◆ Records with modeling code

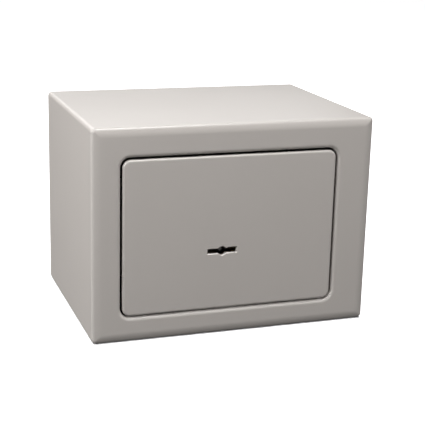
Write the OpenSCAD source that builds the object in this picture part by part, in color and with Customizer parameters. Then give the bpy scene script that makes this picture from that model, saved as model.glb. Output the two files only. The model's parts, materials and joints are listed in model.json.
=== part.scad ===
// Small key-operated steel safe: welded body, inset door on concealed gooseneck hinges,
// two round bolts and a six-lever double-bit lock.
// Frame: +Z up, +X to the right of a person facing the door, the door faces -Y,
// and the origin is at the middle of the base. All sizes are in millimetres.

/* [Body] */
// Overall width
body_w = 230; // [226:1:250]
// Overall height
body_h = 170; // [168:1:190]
// Overall depth
body_d = 170; // [140:1:260]
// Thickness of the body's sheet steel
sheet = 2; // [1.5:0.25:2.25]
// Outside radius of the folds along the body's walls and round its back
fold_r = 3.5; // [3.5:0.25:5]
// Radius of the tight edge round the front
edge_r = 3; // [2.5:0.25:3]
// Radius of the gentle curve that the front face takes before its edge
brow_r = 14; // [10:1:16]
// Angle that this curve turns through before the edge, in degrees
brow_turn = 25; // [18:1:28]
// Spacing of the two wall anchor holes, and of the two floor anchor holes
anchor_spacing = 120; // [80:5:150]
// Diameter of an anchor hole
anchor_d = 10; // [8:0.5:12]

/* [Doorway] */
// Width of the front frame on the lock side
lock_margin = 22.25; // [21:0.25:23]
// Width of the front frame on the hinge side
hinge_margin = 30; // [30:0.25:32]
// Width of the front frame above the doorway
head_margin = 23.25; // [21:0.25:24]
// Width of the front frame below the doorway
sill_margin = 19.75; // [19.5:0.25:23]
// Corner radius of the doorway
doorway_r = 8; // [7:0.5:10]
// Outside radius of the bend that turns the frame inwards around the doorway
lip_r = 3; // [3:0.25:4]
// Depth of that inturned lip
lip_d = 6.5; // [5:0.25:6.5]

/* [Door] */
// Gap between the door and the doorway at the sides and the top
door_gap = 1.7; // [1.5:0.1:2.2]
// Gap below the door
sill_gap = 1.2; // [1.1:0.1:2.2]
// Thickness of the door plate
door_t = 3; // [3:0.5:4]
// Radius of the rim around the door's front face
rim_r = 1.8; // [0.8:0.2:2]

/* [Bolts] */
// Diameter of a locking bolt
bolt_d = 14; // [12:0.5:14]
// Travel of the bolts
bolt_travel = 12; // [10:0.5:12]
// Height of the lower bolt's axis
bolt_low_z = 56; // [55:1:58]

/* [Lock] */
// Distance of the key's axis from the safe's centre plane
key_x = -10.7; // [-11.5:0.1:-10]
// Height of the key's axis
key_z = 68.5; // [68:0.5:72]
// Length of the keyhole from end to end
keyhole_l = 24; // [22:0.2:24]
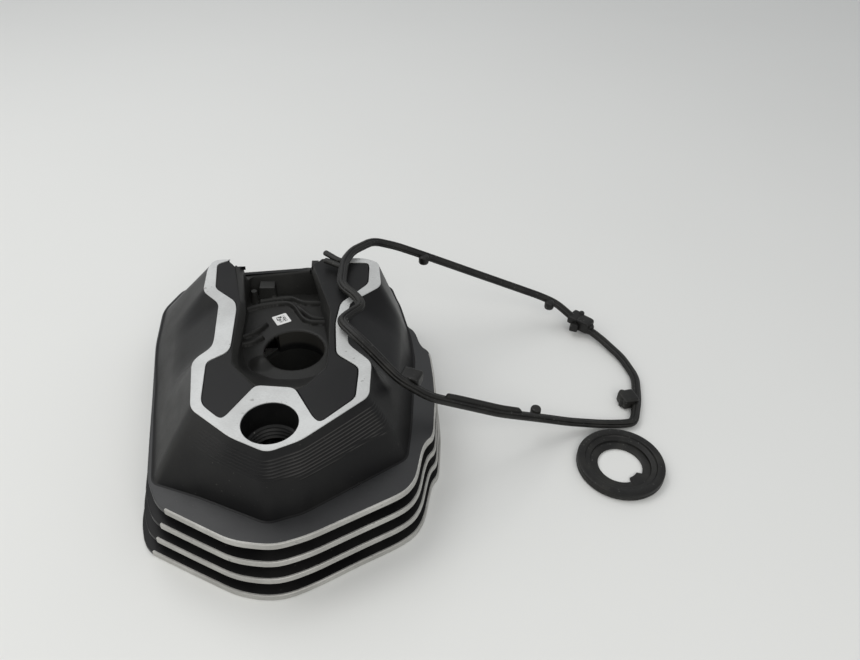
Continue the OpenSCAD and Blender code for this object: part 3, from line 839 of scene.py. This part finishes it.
def plugWell(s, cover):
    # tube with the seal seat at its foot; above the window's sill the wall is a part turn,
    # whose height attribute rises from the sill so that the top gets a painted highlight
    r0, r1 = cover["well"], cover["well"] + s["wall"]
    top, sill, seat = cover["floor"] - 3.5, s["windowFrom"], s["seat"]
    low = [(r0, sill), (r0, 9.8), (r0 + 0.3, 9.5), (seat, 9.5), (seat, 0.4), (seat + 0.4, 0.0),
           (seat + 4.1, 0.0), (seat + 4.5, 0.4), (seat + 4.5, 13.5), (seat + 4, 14), (r1 + 1, 14),
           (r1, 15), (r1, sill)]
    gridPiece("plugWellTube", turned(low, (0, 0)), "cover", insideCoat,
              ["plug_well_tube"], soft=40)
    floor = cover["floor"]
    high = [(r0 - 0.3, z) for z in np.linspace(sill + 2, floor - 0.7, 12)]
    high += [(r0 + 0.6, floor - 0.5), (r0 + 0.6, top), (r1, top), (r1, sill + 0.01),
             (r0, sill + 0.01), (r0, sill + 1.5)]
    light = smooth(np.array([z for r, z in high]), sill + 1, sill + 9)
    end, start = s["window"]
    count = 100
    skirt = turned(high, (0, 0), count, start - 2 * math.pi, end - start + 2 * math.pi)
    gridPiece("plugWellSkirt", skirt, "cover", skirtCoat, closeU=False, soft=40,
              capEnds=True, values={"height": np.broadcast_to(light, (count, len(high)))})


neckSettings = {"wall": 3.0, "deep": 27.0, "threadTop": 72.8, "pitch": 3.0, "turns": 4,
                "crest": 14.4}


def fillerNeck(s, cover):
    # a plain tube, and inside it a saw of crests and roots for the thread
    fx, fy, fr = cover["filler"]
    z1, z0 = cover["top"] - 0.35, cover["top"] - 4 - s["deep"]
    outside, shoulder = fr + s["wall"], cover["top"] - 4.0
    section = [(fr + 0.5, z1), (fr + 0.05, z1 - 0.5), (fr, z1 - 1.0), (fr, z0), (outside, z0),
               (outside, shoulder), (fr + 1.0, shoulder), (fr + 1.0, z1)]
    gridPiece("fillerNeck", turned(section, (fx, fy)), "cover", coat,
              ["filler_neck"], soft=40)
    turnTop = s["threadTop"] - np.arange(s["turns"]) * s["pitch"]
    crest = np.column_stack([np.full(s["turns"], s["crest"]), turnTop - 0.8])
    root = np.column_stack([np.full(s["turns"], fr - 0.15), turnTop - 2.6])
    saw = np.stack([crest, crest + [0, -0.5], root], axis=1).reshape(-1, 2)
    section = [(fr + 0.2, s["threadTop"])] + saw.tolist() + [(fr + 0.2, saw[-1, 1])]
    gridPiece("fillerThread", turned(section, (fx, fy)), "cover", threadShadeMetal,
              ["filler_thread"], soft=30)


plugWell(wellSettings, coverSettings)
fillerNeck(neckSettings, coverSettings)
print("well and filler made")


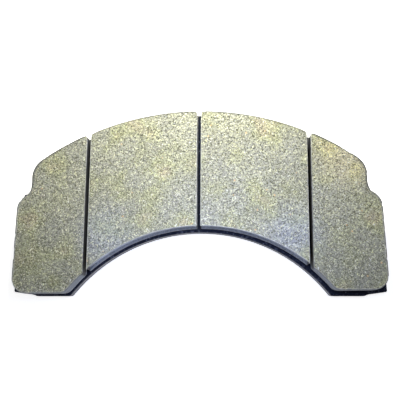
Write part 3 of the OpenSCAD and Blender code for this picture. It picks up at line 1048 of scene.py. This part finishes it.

◆ TASK
Print the material once more, exactly.

◆ TASK OUTPUT
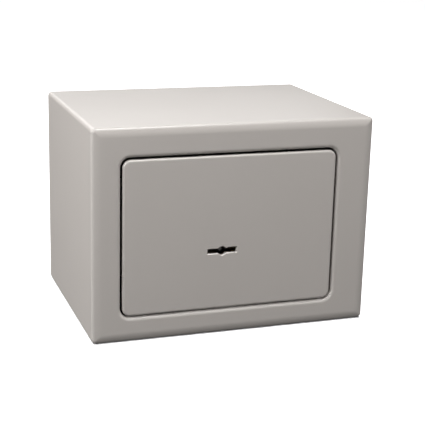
Write the OpenSCAD source that builds the object in this picture part by part, in color and with Customizer parameters. Then give the bpy scene script that makes this picture from that model, saved as model.glb. Output the two files only. The model's parts, materials and joints are listed in model.json.
=== part.scad ===
// Small key-operated steel safe: welded body, inset door on concealed gooseneck hinges,
// two round bolts and a six-lever double-bit lock.
// Frame: +Z up, +X to the right of a person facing the door, the door faces -Y,
// and the origin is at the middle of the base. All sizes are in millimetres.

/* [Body] */
// Overall width
body_w = 230; // [226:1:250]
// Overall height
body_h = 170; // [168:1:190]
// Overall depth
body_d = 170; // [140:1:260]
// Thickness of the body's sheet steel
sheet = 2; // [1.5:0.25:2.25]
// Outside radius of the folds along the body's walls and round its back
fold_r = 3.5; // [3.5:0.25:5]
// Radius of the tight edge round the front
edge_r = 3; // [2.5:0.25:3]
// Radius of the gentle curve that the front face takes before its edge
brow_r = 14; // [10:1:16]
// Angle that this curve turns through before the edge, in degrees
brow_turn = 25; // [18:1:28]
// Spacing of the two wall anchor holes, and of the two floor anchor holes
anchor_spacing = 120; // [80:5:150]
// Diameter of an anchor hole
anchor_d = 10; // [8:0.5:12]

/* [Doorway] */
// Width of the front frame on the lock side
lock_margin = 22.25; // [21:0.25:23]
// Width of the front frame on the hinge side
hinge_margin = 30; // [30:0.25:32]
// Width of the front frame above the doorway
head_margin = 23.25; // [21:0.25:24]
// Width of the front frame below the doorway
sill_margin = 19.75; // [19.5:0.25:23]
// Corner radius of the doorway
doorway_r = 8; // [7:0.5:10]
// Outside radius of the bend that turns the frame inwards around the doorway
lip_r = 3; // [3:0.25:4]
// Depth of that inturned lip
lip_d = 6.5; // [5:0.25:6.5]

/* [Door] */
// Gap between the door and the doorway at the sides and the top
door_gap = 1.7; // [1.5:0.1:2.2]
// Gap below the door
sill_gap = 1.2; // [1.1:0.1:2.2]
// Thickness of the door plate
door_t = 3; // [3:0.5:4]
// Radius of the rim around the door's front face
rim_r = 1.8; // [0.8:0.2:2]

/* [Bolts] */
// Diameter of a locking bolt
bolt_d = 14; // [12:0.5:14]
// Travel of the bolts
bolt_travel = 12; // [10:0.5:12]
// Height of the lower bolt's axis
bolt_low_z = 56; // [55:1:58]

/* [Lock] */
// Distance of the key's axis from the safe's centre plane
key_x = -10.7; // [-11.5:0.1:-10]
// Height of the key's axis
key_z = 68.5; // [68:0.5:72]
// Length of the keyhole from end to end
keyhole_l = 24; // [22:0.2:24]
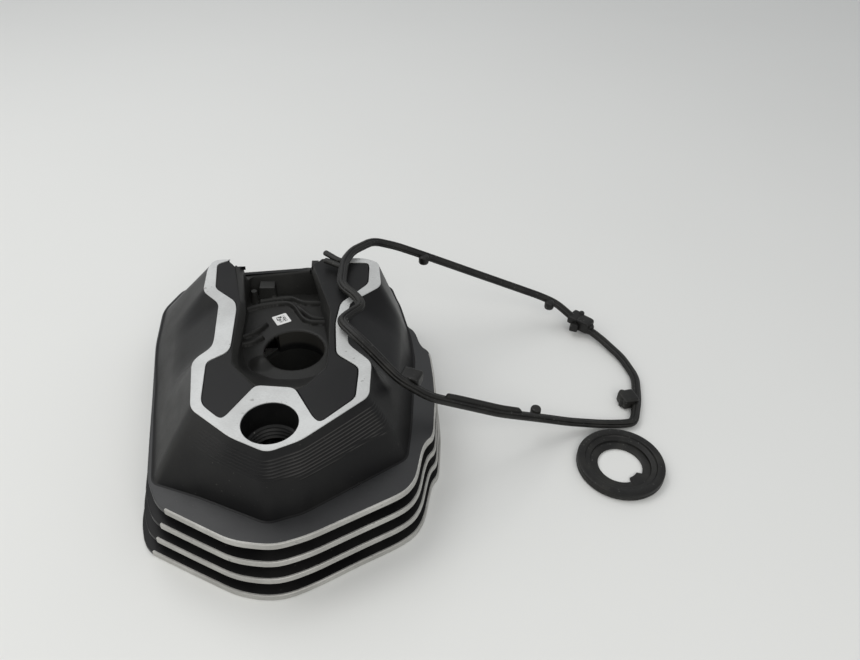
Continue the OpenSCAD and Blender code for this object: part 3, from line 839 of scene.py. This part finishes it.
def plugWell(s, cover):
    # tube with the seal seat at its foot; above the window's sill the wall is a part turn,
    # whose height attribute rises from the sill so that the top gets a painted highlight
    r0, r1 = cover["well"], cover["well"] + s["wall"]
    top, sill, seat = cover["floor"] - 3.5, s["windowFrom"], s["seat"]
    low = [(r0, sill), (r0, 9.8), (r0 + 0.3, 9.5), (seat, 9.5), (seat, 0.4), (seat + 0.4, 0.0),
           (seat + 4.1, 0.0), (seat + 4.5, 0.4), (seat + 4.5, 13.5), (seat + 4, 14), (r1 + 1, 14),
           (r1, 15), (r1, sill)]
    gridPiece("plugWellTube", turned(low, (0, 0)), "cover", insideCoat,
              ["plug_well_tube"], soft=40)
    floor = cover["floor"]
    high = [(r0 - 0.3, z) for z in np.linspace(sill + 2, floor - 0.7, 12)]
    high += [(r0 + 0.6, floor - 0.5), (r0 + 0.6, top), (r1, top), (r1, sill + 0.01),
             (r0, sill + 0.01), (r0, sill + 1.5)]
    light = smooth(np.array([z for r, z in high]), sill + 1, sill + 9)
    end, start = s["window"]
    count = 100
    skirt = turned(high, (0, 0), count, start - 2 * math.pi, end - start + 2 * math.pi)
    gridPiece("plugWellSkirt", skirt, "cover", skirtCoat, closeU=False, soft=40,
              capEnds=True, values={"height": np.broadcast_to(light, (count, len(high)))})


neckSettings = {"wall": 3.0, "deep": 27.0, "threadTop": 72.8, "pitch": 3.0, "turns": 4,
                "crest": 14.4}


def fillerNeck(s, cover):
    # a plain tube, and inside it a saw of crests and roots for the thread
    fx, fy, fr = cover["filler"]
    z1, z0 = cover["top"] - 0.35, cover["top"] - 4 - s["deep"]
    outside, shoulder = fr + s["wall"], cover["top"] - 4.0
    section = [(fr + 0.5, z1), (fr + 0.05, z1 - 0.5), (fr, z1 - 1.0), (fr, z0), (outside, z0),
               (outside, shoulder), (fr + 1.0, shoulder), (fr + 1.0, z1)]
    gridPiece("fillerNeck", turned(section, (fx, fy)), "cover", coat,
              ["filler_neck"], soft=40)
    turnTop = s["threadTop"] - np.arange(s["turns"]) * s["pitch"]
    crest = np.column_stack([np.full(s["turns"], s["crest"]), turnTop - 0.8])
    root = np.column_stack([np.full(s["turns"], fr - 0.15), turnTop - 2.6])
    saw = np.stack([crest, crest + [0, -0.5], root], axis=1).reshape(-1, 2)
    section = [(fr + 0.2, s["threadTop"])] + saw.tolist() + [(fr + 0.2, saw[-1, 1])]
    gridPiece("fillerThread", turned(section, (fx, fy)), "cover", threadShadeMetal,
              ["filler_thread"], soft=30)


plugWell(wellSettings, coverSettings)
fillerNeck(neckSettings, coverSettings)
print("well and filler made")


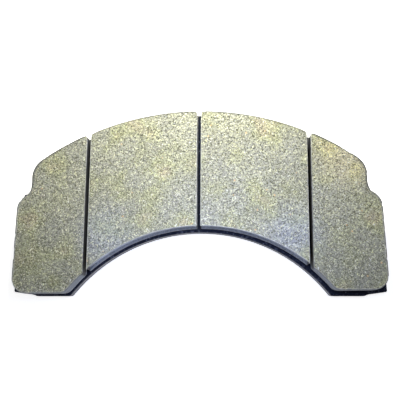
Write part 3 of the OpenSCAD and Blender code for this picture. It picks up at line 1048 of scene.py. This part finishes it.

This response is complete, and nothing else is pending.